═════ Data extract ═════
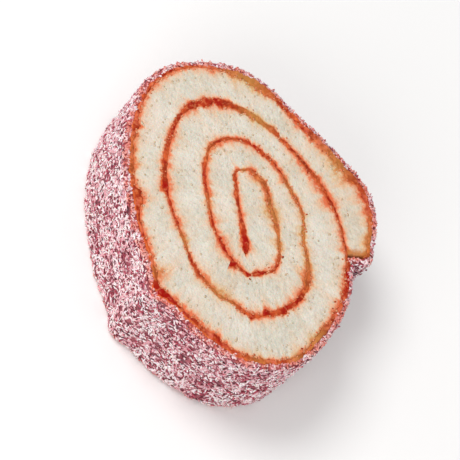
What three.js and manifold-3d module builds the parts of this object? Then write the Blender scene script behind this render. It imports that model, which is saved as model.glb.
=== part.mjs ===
// A thick slice of swiss roll cake, lying on one of its cut faces.
// A pale sponge sheet is rolled up with red jelly. The same jelly goes on round the outside
// of the roll, as a thin skin that holds a coat of pink desiccated coconut.
// Millimetres, +Z up, +Y along the roll's longer side, origin under the middle of the slice.

import * as THREE from 'three';
import Module from 'manifold-3d';
import { mergeVertices } from 'three/addons/utils/BufferGeometryUtils.js';

const wasm = await Module();
wasm.setup();

// Driving dimensions of the slice
const sliceThickness = 34;
const gap = 0.3;

// The roll, seen from above: the middle line of the jelly is an oval that grows with each turn
const growthPerTurn = 10.33;
const firstHalfWidth = -1.12;
const coreHalfLength = 7.7;
const stretchPerTurn = 1.68;
const coreTuck = new THREE.Vector2(-7.5, -6.5);
const coreTuckEnds = 0.55;
const startAngle = THREE.MathUtils.degToRad(285);
const coreLean = THREE.MathUtils.degToRad(-10.5);
const leanPerTurn = THREE.MathUtils.degToRad(3.5);
const driftPerTurn = new THREE.Vector2(-0.69, -0.74);

// The oval is a little three-cornered, and no turn is quite even
const cornerDepth = 1.18;
const cornerAngle = THREE.MathUtils.degToRad(66);
const outerTurns = 3;
const wobbles = [
  { depth: 0.22, perTurn: 3.3, phase: 1.0 },
  { depth: 0.13, perTurn: 7.1, phase: 2.2 },
  { depth: 0.07, perTurn: 12.7, phase: 4.1 },
];
// Bulges and dents of the line, each at a number of turns, with a height and a spread in turns
const bulges = [
  { turn: 0.5, height: 1.1, spread: 0.04 }, // the sharp fold at the top of the core
  { turn: 0.62, height: 1, spread: 0.03 }, // the top of the core's right side
  { turn: 0.72, height: 1.8, spread: 0.06 }, // its right shoulder
  { turn: 1.05, height: -0.5, spread: 0.06 }, // the flat bottom of the core
  { turn: 1.48, height: 0.8, spread: 0.03 }, // a corner over the core, on the left
  { turn: 1.55, height: -1.6, spread: 0.07 }, // a flat top over the core
  { turn: 1.85, height: -3, spread: 0.04 }, // the kink on the right of the second turn
  { turn: 2.04, height: -1.2, spread: 0.13 }, // its flat lower side
  { turn: 2.155, height: -0.9, spread: 0.02 }, // a dent where the jelly is thin
  { turn: 2.35, height: 1.2, spread: 0.05 }, // its full upper left side
  { turn: 2.69, height: -0.8, spread: 0.06 }, // its flat upper right side
  { turn: 2.97, height: -1.4, spread: 0.05 }, // the flat lower right side of the roll
  { turn: 3.249, height: 1.7, spread: 0.012 }, // the sharp corner at its lower left
  { turn: 3.25, height: 1.5, spread: 0.03 }, // the swelling round that corner
  { turn: 3.31, height: 0.8, spread: 0.02 }, // the left side over it
  { turn: 3.63, height: 1.1, spread: 0.03 }, // the corner at its upper right
  { turn: 3.7, height: -0.5, spread: 0.03 }, // the dent below that corner
  { turn: 3.81, height: 3, spread: 0.045 }, // the sheet stands off the roll before its end
];

// Where the jelly starts in the core, and where the sheet ends on the outside
const coreTurn = 0.1;
const tailTurn = 3.86;
const taperTurns = 0.075;
const tailThickness = 5.2;
const tailClearTurns = 0.003;

// The jelly is thick in some places and thin in others
const jellyThickness = 1.2;
const jellySwells = [
  { depth: 0.26, perTurn: 1.03, phase: -0.9 },
  { depth: 0.16, perTurn: 2.6, phase: 2.4 },
  { depth: 0.1, perTurn: 6.4, phase: 0.7 },
];
const jellyRecess = 0.25;
const coreStep = 1.15;
const outerStep = 3;
const coreStepEnds = 1.6;
const shortTurn = 0.002;

// The coconut coat, with shreds stuck in it
const coatThickness = 1.5;
const coatBump = 0.5;
const coatRecess = 0.5;
const coatEdgeRound = 0.35;
const coatEdgeShare = 0.25;
const innerAllowance = 0.4;
const coatStepsAround = 104;
const coatStepsUp = 9;
const rollSteps = 140;
const shredRows = 8;
const shredsInRow = 28;
const shredProud = 0.15;
const shredLength = [2.2, 3.6];
const shredWidth = [0.6, 1.0];
const shredTaper = 0.55;
const shredMargin = 2.6;
const shredSpreadAlong = 0.9;
const shredSpreadUp = 0.7;
const shredRoll = 0.5;
const shredPitch = 0.7;
const finest = 0.03;
const mergeDistance = 1e-4;

const sumOfWaves = (waves, turn) =>
  waves.reduce((sum, w) => sum + w.depth * Math.sin(2 * Math.PI * w.perTurn * turn + w.phase), 0);

const sumOfBulges = (turn) =>
  bulges.reduce((sum, b) => sum + b.height * Math.exp(-(((turn - b.turn) / b.spread) ** 2)), 0);

// Repeatable random numbers from 0 to 1
function seeded(seed) {
  let state = seed;
  return () => {
    state = (state * 1664525 + 1013904223) % 4294967296;
    return state / 4294967296;
  };
}

// A point on the jelly's middle line, at a number of turns from the core
function linePoint(turn) {
  const angle = startAngle - 2 * Math.PI * turn;
  const corner = (cornerDepth * turn / outerTurns) * Math.cos(3 * angle + cornerAngle);
  const tuck = (growthPerTurn - tailThickness) * THREE.MathUtils.smoothstep(turn, tailTurn - taperTurns, tailTurn);
  const wobble = Math.min(1, turn) * sumOfWaves(wobbles, turn) + sumOfBulges(turn);
  const halfWidth = firstHalfWidth + growthPerTurn * turn + corner + wobble - tuck;
  const halfLength = halfWidth + coreHalfLength + stretchPerTurn * turn;
  return new THREE.Vector2(halfWidth * Math.cos(angle), halfLength * Math.sin(angle))
    .rotateAround(new THREE.Vector2(), coreLean + leanPerTurn * turn)
    .addScaledVector(driftPerTurn, turn)
    .addScaledVector(coreTuck, Math.max(0, 1 - turn / coreTuckEnds) ** 2);
}

// The direction away from the core, square to the line
function outward(turn) {
  const along = linePoint(turn + shortTurn).sub(linePoint(turn - shortTurn)).normalize();
  return new THREE.Vector2(-along.y, along.x);
}

const beside = (turn, distance) => linePoint(turn).addScaledVector(outward(turn), distance);

const jellyHalf = (turn) => (jellyThickness + sumOfWaves(jellySwells, turn)) / 2;

// Turns from one to another along the line, in short steps in the core and longer ones outside
function turnsBetween(from, to, shorten = 1) {
  const fine = 3000;
  const at = (k) => THREE.MathUtils.lerp(from, to, k / fine);
  const stepAt = (turn) => shorten * THREE.MathUtils.lerp(coreStep, outerStep, Math.min(1, turn / coreStepEnds));
  const steps = [0];
  for (let k = 1; k <= fine; k++) {
    steps.push(steps[k - 1] + linePoint(at(k)).distanceTo(linePoint(at(k - 1))) / stepAt(at(k)));
  }
  const count = Math.round(steps[fine]);
  return Array.from({ length: count + 1 }, (_, i) => {
    const wanted = (steps[fine] * i) / count;
    return at(steps.findIndex((x) => x >= wanted - 1e-9));
  });
}

function prism(points, bottom, top) {
  const solid = new THREE.ExtrudeGeometry(new THREE.Shape(points), {
    depth: top - bottom,
    bevelEnabled: false,
  });
  return solid.translate(0, 0, bottom);
}

// The jelly is a strip along the line, rolled up in the core and open at the sheet's end
function jellyGeometry() {
  const turns = turnsBetween(coreTurn, tailTurn - tailClearTurns);
  const outerSide = turns.map((t) => beside(t, jellyHalf(t)));
  const innerSide = turns.map((t) => beside(t, -jellyHalf(t))).reverse();
  return prism([...outerSide, ...innerSide], jellyRecess, sliceThickness - jellyRecess);
}

// The sponge fills the room between one turn of jelly and the next
function spongeGeometry() {
  const clear = (turn) => jellyHalf(turn) + gap;
  const tip = linePoint(coreTurn);
  const back = linePoint(coreTurn).sub(linePoint(coreTurn + shortTurn)).normalize();
  const endTurn = tailTurn - tailClearTurns;
  const outerSide = turnsBetween(coreTurn, endTurn).map((t) => beside(t, -clear(t))).reverse();
  const innerSide = turnsBetween(coreTurn, endTurn - 1).map((t) => beside(t, clear(t)));
  const roundTip = tip.addScaledVector(back, clear(coreTurn));
  return prism([...outerSide, roundTip, ...innerSide], 0, sliceThickness);
}

// The coat follows the outermost turn and closes over the sheet's end
const outlinePoints = turnsBetween(tailTurn - 1, tailTurn, 0.5)
  .map((turn) => beside(turn, jellyHalf(turn) + gap))
  .map((p) => new THREE.Vector3(p.x, p.y, 0));
const outline = new THREE.CatmullRomCurve3(outlinePoints, true, 'centripetal');
outline.arcLengthDivisions = 2000;

function coatPoint(share, distance) {
  const near = 0.004;
  const shareOf = (x) => THREE.MathUtils.euclideanModulo(x, 1);
  const ahead = outline.getPointAt(shareOf(share + near));
  const along = ahead.sub(outline.getPointAt(shareOf(share - near))).normalize();
  return outline.getPointAt(share).add(new THREE.Vector3(-along.y, along.x, 0).multiplyScalar(distance));
}

function coatGeometry() {
  const random = seeded(41);
  const low = coatRecess;
  const high = sliceThickness - coatRecess;
  const outerWall = Array.from({ length: coatStepsUp + 1 }, (_, j) =>
    new THREE.Vector2(2, THREE.MathUtils.lerp(low, high, j / coatStepsUp)));
  const innerWall = [new THREE.Vector2(1, high), new THREE.Vector2(1, low)];
  const profile = [new THREE.Vector2(1, low), ...outerWall, ...innerWall];
  const lathed = new THREE.LatheGeometry(profile, coatStepsAround).rotateX(Math.PI / 2);
  lathed.deleteAttribute('normal');
  lathed.deleteAttribute('uv');
  const ring = mergeVertices(lathed, mergeDistance);
  const position = ring.attributes.position;
  for (let i = 0; i < position.count; i++) {
    const [x, y, z] = [position.getX(i), position.getY(i), position.getZ(i)];
    const share = THREE.MathUtils.euclideanModulo(-Math.atan2(y, x) / (2 * Math.PI), 1);
    const wall = Math.round(Math.hypot(x, y)) - 1;
    const level = Math.abs((2 * z - low - high) / (high - low));
    const bump = coatBump * (2 * random() - 1);
    const roundedEdge = coatEdgeRound * Math.max(0, 1 - (1 - level) / coatEdgeShare);
    const point = coatPoint(share, wall ? coatThickness + bump - roundedEdge : -innerAllowance);
    position.setXYZ(i, point.x, point.y, z);
  }
  return ring;
}

// The room that the rolled cake takes inside the coat
function rollGeometry() {
  const edge = outline.getSpacedPoints(rollSteps).slice(1);
  return prism(edge.map((p) => new THREE.Vector2(p.x, p.y)), -1, sliceThickness + 1);
}

// One shred of coconut: a short bar, narrower at one end
function shredGeometry(random) {
  const between = ([least, most]) => THREE.MathUtils.lerp(least, most, random());
  const shred = new THREE.BoxGeometry(between(shredLength), between(shredWidth), between(shredWidth));
  const position = shred.attributes.position;
  for (let i = 0; i < position.count; i++) {
    if (position.getX(i) > 0) {
      position.setY(i, position.getY(i) * shredTaper);
      position.setZ(i, position.getZ(i) * shredTaper);
    }
  }
  return shred;
}

// Shreds lie all over the coat in uneven rows, each turned its own way and sunk in by half
function shredGeometries() {
  const random = seeded(7);
  const shreds = [];
  for (let row = 0; row < shredRows; row++) {
    for (let column = 0; column < shredsInRow; column++) {
      const share = (column + 0.5 * (row % 2) + shredSpreadAlong * random()) / shredsInRow % 1;
      const level = (row + 0.5 + shredSpreadUp * (random() - 0.5)) / shredRows;
      const z = THREE.MathUtils.lerp(shredMargin, sliceThickness - shredMargin, level);
      const point = coatPoint(share, coatThickness + shredProud);
      const away = coatPoint(share, 2 * coatThickness).sub(coatPoint(share, 0)).normalize();
      const roll = shredRoll * (random() - 0.5);
      const pitch = shredPitch * (random() - 0.5);
      const lean = new THREE.Euler(roll, pitch, 2 * Math.PI * random(), 'ZYX');
      const turned = new THREE.Quaternion()
        .setFromUnitVectors(new THREE.Vector3(0, 0, 1), away)
        .multiply(new THREE.Quaternion().setFromEuler(lean));
      shreds.push(shredGeometry(random).applyQuaternion(turned).translate(point.x, point.y, z));
    }
  }
  return shreds;
}

function toSolid(geometry) {
  const bare = geometry.clone();
  bare.deleteAttribute('normal');
  bare.deleteAttribute('uv');
  const merged = mergeVertices(bare, mergeDistance);
  return new wasm.Manifold(new wasm.Mesh({
    numProp: 3,
    vertProperties: new Float32Array(merged.attributes.position.array),
    triVerts: new Uint32Array(merged.index.array),
  }));
}

function toGeometry(solid) {
  const mesh = solid.getMesh();
  const geometry = new THREE.BufferGeometry();
  geometry.setAttribute('position', new THREE.BufferAttribute(mesh.vertProperties, 3));
  geometry.setIndex(new THREE.BufferAttribute(mesh.triVerts, 1));
  geometry.computeVertexNormals();
  return geometry;
}

function coatWithShreds() {
  const covered = wasm.Manifold.union([coatGeometry(), ...shredGeometries()].map(toSolid));
  const pieces = covered.subtract(toSolid(rollGeometry())).decompose();
  pieces.sort((a, b) => b.volume() - a.volume());
  return toGeometry(pieces[0].simplify(finest));
}

function sub(name, geometry, color, roughness) {
  const material = new THREE.MeshStandardMaterial({ color, roughness, metalness: 0 });
  const mesh = new THREE.Mesh(geometry, material);
  mesh.name = name;
  return mesh;
}

const slice = new THREE.Group();
slice.add(
  sub('sponge', spongeGeometry(), 0xe1d7c2, 0.9),
  sub('jelly', jellyGeometry(), 0xb8321a, 0.3),
  sub('coconut_coat', coatWithShreds(), 0xc98f96, 0.85),
);

// The origin is under the middle of the slice
const box = new THREE.Box3().setFromObject(slice);
const middle = box.getCenter(new THREE.Vector3());
slice.children.forEach((mesh) => mesh.position.set(-middle.x, -middle.y, 0));

export default slice;
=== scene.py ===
# A thick slice of swiss roll cake, lying on one of its cut faces.
# Pale sponge is rolled up with red jelly, and the same jelly holds a coat of pink coconut.
# Metres, +Z up. The roll's own sizes are in millimetres, and MM turns them into metres.

import math

import bmesh
import bpy
import numpy as np
from mathutils import Matrix, Vector, noise


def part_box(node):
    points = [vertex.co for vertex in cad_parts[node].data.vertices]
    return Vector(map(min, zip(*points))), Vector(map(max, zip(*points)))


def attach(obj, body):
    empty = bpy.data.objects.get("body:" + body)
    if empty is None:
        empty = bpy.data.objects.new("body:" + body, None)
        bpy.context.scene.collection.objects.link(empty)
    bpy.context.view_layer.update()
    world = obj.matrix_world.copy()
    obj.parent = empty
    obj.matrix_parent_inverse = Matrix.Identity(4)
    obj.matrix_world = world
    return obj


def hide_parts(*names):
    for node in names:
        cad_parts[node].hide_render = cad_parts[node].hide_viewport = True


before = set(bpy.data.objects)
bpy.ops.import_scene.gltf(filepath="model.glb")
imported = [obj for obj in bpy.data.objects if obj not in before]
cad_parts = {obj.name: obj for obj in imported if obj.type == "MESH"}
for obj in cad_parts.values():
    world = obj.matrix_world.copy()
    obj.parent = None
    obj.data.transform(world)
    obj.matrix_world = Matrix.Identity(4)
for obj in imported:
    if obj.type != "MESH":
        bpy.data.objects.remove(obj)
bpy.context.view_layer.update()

MM = 0.001

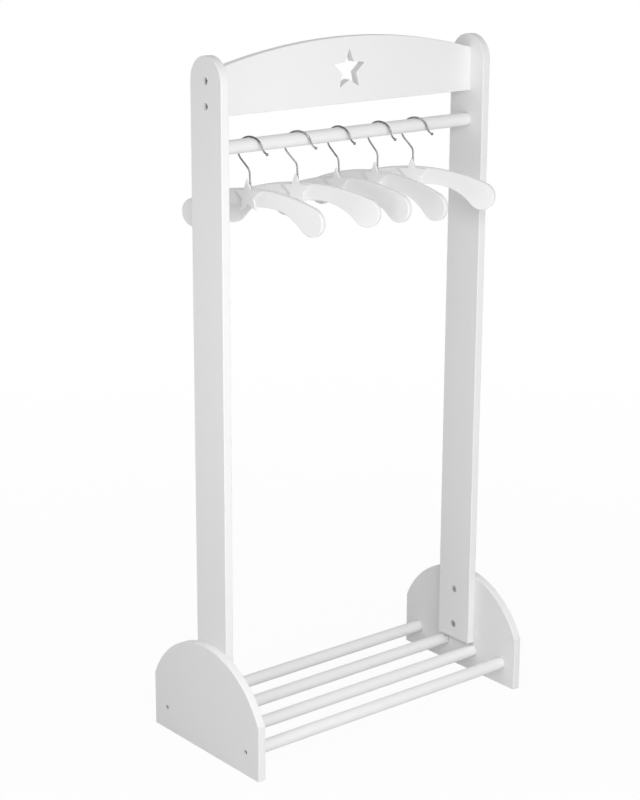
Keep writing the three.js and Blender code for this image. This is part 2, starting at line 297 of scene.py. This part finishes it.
def cut(piece, *tools):
    """Cuts tools out of a piece, and joins the corners that a cut leaves on top of one another."""
    for tool in tools:
        take(piece)
        change = piece.modifiers.new("cut", "BOOLEAN")
        change.operation = "DIFFERENCE"
        change.solver = "EXACT"
        change.object = tool
        bpy.ops.object.modifier_apply(modifier=change.name)
        bpy.data.objects.remove(tool)
    edit(piece)
    bpy.ops.mesh.remove_doubles(threshold=CUT_TOUCH)
    done()


def smooth(piece, degrees=SMOOTH):
    """Smooth shading over roundings, with the flat faces kept flat."""
    take(piece)
    bpy.ops.object.shade_smooth_by_angle(angle=math.radians(degrees), keep_sharp_edges=False)
    change = piece.modifiers.new("flat_faces", "WEIGHTED_NORMAL")
    change.keep_sharp = True
    change.weight = FLAT_WEIGHT
    bpy.ops.object.modifier_apply(modifier=change.name)


def turned(name, profile, steps):
    """A turned piece: a profile of radius and height, spun about Z."""
    piece = first_point(name, (profile[0][0], 0, profile[0][1]))
    for (r0, z0), (r1, z1) in zip(profile, profile[1:]):
        run("front", r1 - r0, z1 - z0)
    spin_round(steps)
    close_shell()
    return piece


def settle(piece, matrix):
    """Moves a piece to its place and puts the place into its mesh."""
    take(piece)
    piece.matrix_world = matrix
    bpy.ops.object.transform_apply(location=True, rotation=True, scale=True)


def copy_of(piece, name):
    """A copy of a piece with its own mesh."""
    take(piece)
    bpy.ops.object.duplicate(linked=False)
    return named(name)


# Finishes


class Flow:
    """A value or colour that runs from one node to the next. Sums of values make their own Math nodes."""

    def __init__(self, finish, socket):
        self.finish = finish
        self.socket = socket

    def math(self, operation, *values):
        return self.finish.node("ShaderNodeMath", {"operation": operation}, *values)

    def __add__(self, other):
        return self.math("ADD", self, other)

    def __radd__(self, other):
        return self.math("ADD", other, self)

    def __sub__(self, other):
        return self.math("SUBTRACT", self, other)

    def __mul__(self, other):
        return self.math("MULTIPLY", self, other)


class Finish:
    """A material, or the air of the studio, and the nodes that it is made of."""

    def __init__(self, owner):
        owner.use_nodes = True
        self.owner = owner
        self.tree = owner.node_tree
        self.tree.nodes.clear()

    def feed(self, socket, value):
        """Links what flows into a socket, or sets the socket to a plain value."""
        if isinstance(value, Flow):
            self.tree.links.new(value.socket, socket)
        else:
            socket.default_value = value

    def node(self, kind, settings=None, *values, output=0, **named_values):
        """Adds a node: first its settings, then the values or links of its sockets."""
        added = self.tree.nodes.new(kind)
        for key, value in (settings or {}).items():
            setattr(added, key, value)
        inputs = dict(enumerate(values))
        inputs.update({key.replace("_", " "): value for key, value in named_values.items()})
        for key, value in inputs.items():
            self.feed(added.inputs[key], value)
        return Flow(self, added.outputs[output])

    def place(self, scale=(1, 1, 1)):
        """The place on the piece, in metres, times a scale for each axis."""
        coordinates = self.node("ShaderNodeTexCoord", output="Object")
        return self.node("ShaderNodeMapping", {"vector_type": "POINT"}, Vector=coordinates, Scale=scale)

    def noise(self, place, scale, detail, roughness=0.5):
        """Noise with about so many waves to the metre."""
        return self.node(
            "ShaderNodeTexNoise", {}, Vector=place, Scale=scale, Detail=detail, Roughness=roughness
        )

    def mix(self, factor, first, second):
        """A mix of two colours. The sockets go by number, because a Mix node has several of each name."""
        mixed = self.node("ShaderNodeMix", {"data_type": "RGBA", "blend_type": "MIX"}, output=2)
        sockets = mixed.socket.node.inputs
        for number, value in ((0, factor), (6, first), (7, second)):
            self.feed(sockets[number], value)
        return mixed

    def surface(self, shader):
        """Ends the nodes with their shader."""
        kind = "World" if isinstance(self.owner, bpy.types.World) else "Material"
        out = self.tree.nodes.new(f"ShaderNodeOutput{kind}")
        self.tree.links.new(shader.socket, out.inputs["Surface"])
        return self.owner


def grey(value, blue=0.0):
    """A plain grey, or with some blue a cooler one."""
    return (value - blue / 2, value, value + blue, 1)


# Each noise: waves to the metre, detail and, where it isn't the usual, roughness
PAINT_CLOUD = (9.0, 3.0)
PAINT_PATCH = (60.0, 2.0)
PAINT_PEEL = (650.0, 1.0)
PAINT_GRAIN = (260.0, 3.0, 0.6)
STEEL_CLOUD = (220.0, 2.0)
STEEL_MARK = (700.0, 2.0)

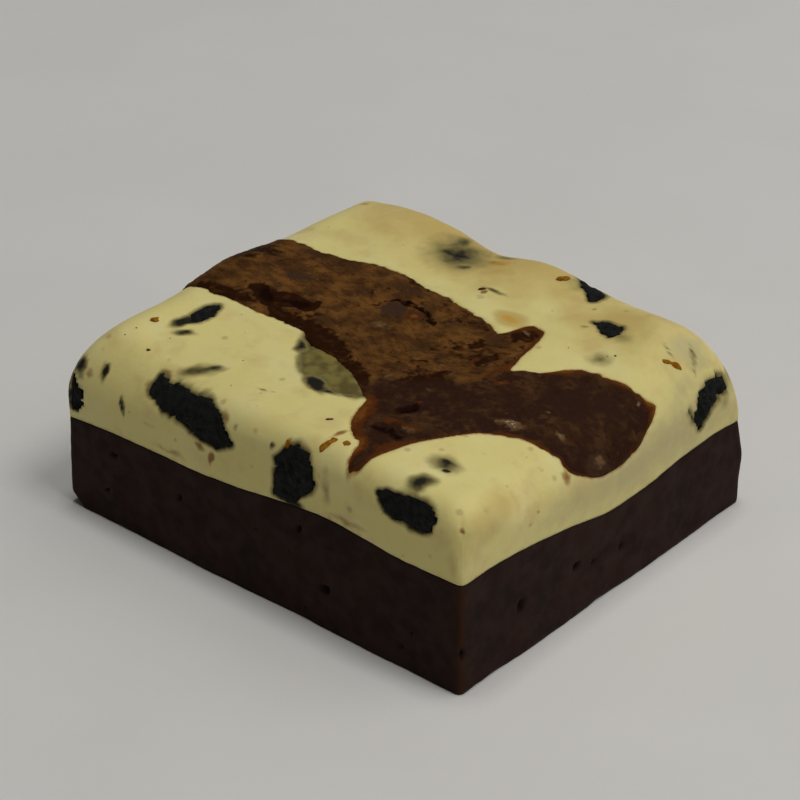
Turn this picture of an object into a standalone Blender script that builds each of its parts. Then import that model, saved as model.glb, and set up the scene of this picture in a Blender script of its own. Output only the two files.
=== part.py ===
"""A cheesecake brownie square: dark cake below, pale cream above, a fudge swirl and cookie pieces.

Every size below is in millimetres. A mesh turns them into metres in one place, placed().
"""

import math
import random
from typing import NamedTuple

import bmesh
import bpy
from mathutils import Euler, Vector, noise

# Block: the origin is the middle of the foot, and +X runs along the longer side.
HALF_X = 31.0
HALF_Y = 26.65
CORNER_RADIUS = 0.9
FOOT_INSET = 0.3
LEAN_X = 0.055
LEAN_Y = 0.06
SIDE_WAVE = 0.2
SIDE_WAVE_LENGTH = 13.0
SIDE_WAVE_REACH = 4.0

# Gap between two touching pieces, and the step that finds the direction of the skin.
GAP = 0.3
SKIN_STEP = 0.25

# Height of the dark cake at equal steps along its four sides, from -X to +X or from -Y to +Y.
CAKE_FRONT = (12.5, 13.1, 13.3, 13.3, 13.8, 14.7, 15.3, 15.0, 14.6, 14.8)
CAKE_RIGHT = (14.8, 14.8, 14.2, 13.0, 11.7, 11.7, 12.2, 12.7, 12.1)
CAKE_BACK = (12.9, 13.4, 13.2, 12.4, 12.7, 13.4, 13.3, 12.1)
CAKE_LEFT = (12.5, 13.2, 13.0, 12.5, 12.9, 13.4, 12.9)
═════
» **Stated task**:
Pull out every line above that holds the word "Identity".

» **Written reply**:
    obj.matrix_parent_inverse = Matrix.Identity(4)
    obj.matrix_world = Matrix.Identity(4)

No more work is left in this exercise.